Both projects 1 and 2 require that microbes intricately translate environmental light signals into a response. In both cases, the molecular mechanism(s) by which transcriptional control proteins interpret environmental signals into these outputs, whether it be the production of a chlorophyll or sunscreen molecule, is largely unknown. Therefore, in project 3, we will explore how photosynthetic organisms sense and respond to available environmental conditions. Here, we will place an emphasis on understanding how organisms use the redox state of the photosynthetic electron transport chain as an indicator of light intensity and how organisms perceive environmental UV-light signals and translate them into a response. One example reaction involved in chlorophyll biosynthesis that is mediated by light intensity is shown in Figure 1.
Figure 1: Photosynthetic bacteria are able to thrive in diverse environments due in part to their abilities to differentially express chlorophyll biosynthetic enzymes that perform equivalent reactions under different environmental conditions. One example is shown here: both light-dependent protochlorophyllide reductase (LPOR) and dark-operative protochlorophyllide oxidoreductase (DPOR) catalyze the conversion of protochlorophyllide to chlorophyllide in the penultimate step of chlorophyll biosynthesis1-4. Each enzyme catalyzes reduction of the double bond shown in pink. LPOR is essential under aerobic high light conditions, whereas DPOR works optimally under anaerobic conditions, or conditions where oxygenic photosynthesis is minimal (e.g. in the dark)1-4. Incredibly, cyanobacteria use the Photosynthetic Electron transport-Dependent Regulator to turn on the transcription of DPOR in response to low light intensity5,6. Although it is known that the Photosynthetic Electron transport-Dependent Regulator is important for acclimation to changing light environments5, the molecular details of how environmental light conditions are perceived and relayed remains to be elucidated.
1. Heyes, D. J. & Hunter, C. N. Making light work of enzyme catalysis: protochlorophyllide oxidoreductase. Trends Biochem Sci 30, 642-649, doi:10.1016/j.tibs.2005.09.001 (2005).

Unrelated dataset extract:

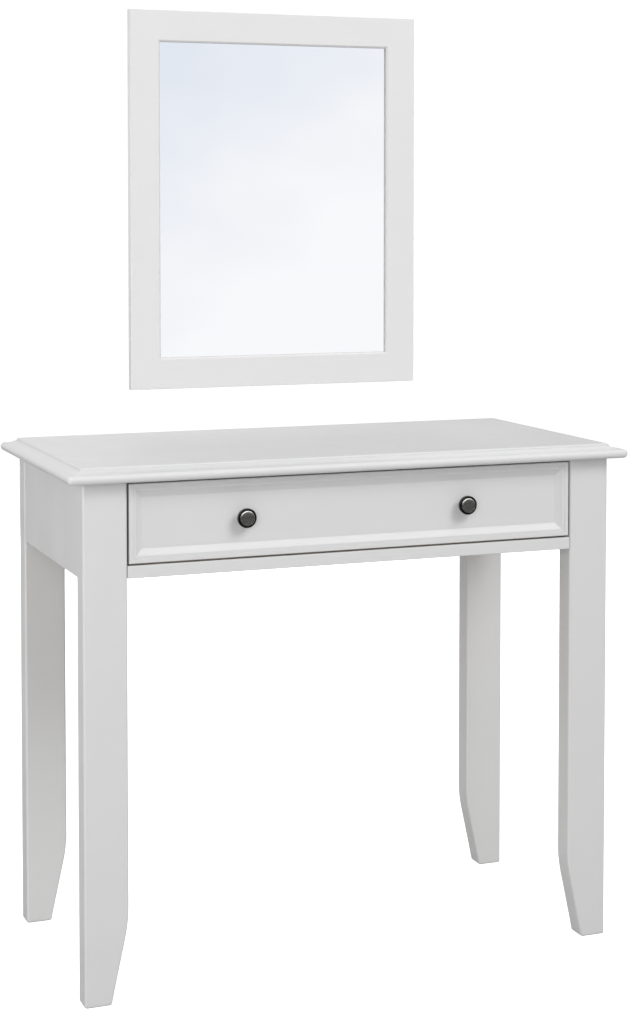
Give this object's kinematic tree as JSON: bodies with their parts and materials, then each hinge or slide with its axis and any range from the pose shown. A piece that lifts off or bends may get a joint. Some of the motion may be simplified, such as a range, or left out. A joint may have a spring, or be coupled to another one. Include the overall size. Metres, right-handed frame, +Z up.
{
  "type": "vanity table with mirror",
  "caption": "Vanity table with a moulded top, tapered legs, an inset panelled drawer on roller runners and two knobs, with a framed mirror that hangs on wall clips behind it.",
  "frame": {"origin": "on the floor under the middle of the tabletop, which is the middle of the whole object's base", "axes": "+Z up; the drawer opens towards -Y; the wall plane is at the +Y end; +X to the right seen from the front"},
  "size_m": [0.872, 0.444, 1.434],
  "materials": {
    "white_paint": "white satin lacquer on wood",
    "frame_paint": "white satin lacquer on wood",
    "birch": "unpainted solid birch, sanded",
    "plywood": "thin birch plywood",
    "hardboard": "brown hardboard",
    "zinc_steel": "bright zinc plate",
    "runner_steel": "white powder-coated sheet steel",
    "nylon": "natural nylon",
    "pewter": "antique pewter, dark in the hollows",
    "mirror_glass": "silvered glass",
    "felt": "grey felt"
  },
  "bodies": {
    "table": {"top_panel": "white_paint", "leg_front_left": "white_paint", "leg_front_right": "white_paint", "leg_back_left": "white_paint", "leg_back_right": "white_paint", "side_apron_left": "white_paint", "side_apron_right": "white_paint", "back_apron": "white_paint", "lower_rail": "white_paint", "kicker_rail": "birch", "runner_batten_left": "birch", "runner_batten_right": "birch", "corner_block_front_left": "birch", "corner_block_front_right": "birch", "corner_block_back_left": "birch", "corner_block_back_right": "birch", "frame_dowels": "birch", "top_screws": "zinc_steel", "batten_screws": "zinc_steel", "cabinet_runner_left": "runner_steel", "cabinet_runner_right": "runner_steel", "cabinet_runner_screws": "zinc_steel", "cabinet_axles": "zinc_steel", "wall_clips": "zinc_steel"},
    "drawer": {"drawer_front": "white_paint", "drawer_box_front": "birch", "drawer_side_left": "birch", "drawer_side_right": "birch", "drawer_back": "birch", "drawer_bottom": "plywood", "drawer_box_screws": "zinc_steel", "drawer_front_screws": "zinc_steel", "knob_left": "pewter", "knob_right": "pewter", "knob_screws": "zinc_steel", "drawer_runner_left": "runner_steel", "drawer_runner_right": "runner_steel", "drawer_runner_screws": "zinc_steel", "drawer_axles": "zinc_steel"},
    "mirror": {"mirror_stile_left": "frame_paint", "mirror_stile_right": "frame_paint", "mirror_rail_top": "frame_paint", "mirror_rail_bottom": "frame_paint", "mirror_glass": "mirror_glass", "mirror_backing": "hardboard", "backing_clips": "zinc_steel", "backing_clip_screws": "zinc_steel", "hanger_plates": "zinc_steel", "hanger_screws": "zinc_steel", "mirror_bumpers": "felt"},
    "cabinet_roller_left": {"cabinet_roller_left": "nylon"},
    "cabinet_roller_right": {"cabinet_roller_right": "nylon"},
    "drawer_roller_left": {"drawer_roller_left": "nylon"},
    "drawer_roller_right": {"drawer_roller_right": "nylon"}
  },
  "joints": [
    {"name": "drawer_slide", "type": "slide", "parent": "table", "child": "drawer", "axis": [0, -1, 0], "range_m": [0, 0.22]},
    {"name": "mirror_lift", "type": "slide", "parent": "table", "child": "mirror", "axis": [0, 0, 1], "range_m": [0, 0.03]},
    {"name": "cabinet_roller_left_spin", "type": "hinge", "parent": "table", "child": "cabinet_roller_left", "pos_m": [-0.34075, -0.167, 0.636], "axis": [1, 0, 0], "range_deg": [-6, 1266]},
    {"name": "cabinet_roller_right_spin", "type": "hinge", "parent": "table", "child": "cabinet_roller_right", "pos_m": [0.34075, -0.167, 0.636], "axis": [1, 0, 0], "range_deg": [-6, 1266]},
    {"name": "drawer_roller_left_spin", "type": "hinge", "parent": "drawer", "child": "drawer_roller_left", "pos_m": [-0.34075, 0.1075, 0.6355], "axis": [1, 0, 0], "range_deg": [-6, 1266]},
    {"name": "drawer_roller_right_spin", "type": "hinge", "parent": "drawer", "child": "drawer_roller_right", "pos_m": [0.34075, 0.1075, 0.6355], "axis": [1, 0, 0], "range_deg": [-6, 1266]}
  ],
  "couplings": [
    {"joint": "cabinet_roller_left_spin", "follows": "drawer_slide", "rad_per_m": 100},
    {"joint": "cabinet_roller_right_spin", "follows": "drawer_slide", "rad_per_m": 100},
    {"joint": "drawer_roller_left_spin", "follows": "drawer_slide", "rad_per_m": 100},
    {"joint": "drawer_roller_right_spin", "follows": "drawer_slide", "rad_per_m": 100}
  ]
}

2. Fujita, Y., Tsujimoto, R. & Aoki, R. Evolutionary Aspects and Regulation of Tetrapyrrole Biosynthesis in Cyanobacteria under Aerobic and Anaerobic Environments. Life (Basel) 5, 1172-1203, doi:10.3390/life5021172 (2015).
3. Fujita, Y. Protochlorophyllide reduction: a key step in the greening of plants. Plant Cell Physiol 37, 411-421 (1996).
4. Reinbothe, C. et al. Chlorophyll biosynthesis: spotlight on protochlorophyllide reduction. Trends Plant Sci 15, 614-624, doi:10.1016/j.tplants.2010.07.002 (2010).
5. Nakamura, K. & Hihara, Y. Photon flux density-dependent gene expression in Synechocystis sp. PCC 6803 is regulated by a small, redox-responsive, LuxR-type regulator. J Biol Chem 281, 36758-36766, doi:10.1074/jbc.M606797200 (2006).
6. Horiuchi, M. et al. The PedR transcriptional regulator interacts with thioredoxin to connect photosynthesis with gene expression in cyanobacteria. Biochem J 431, 135-140, doi:10.1042/BJ20100789 (2010).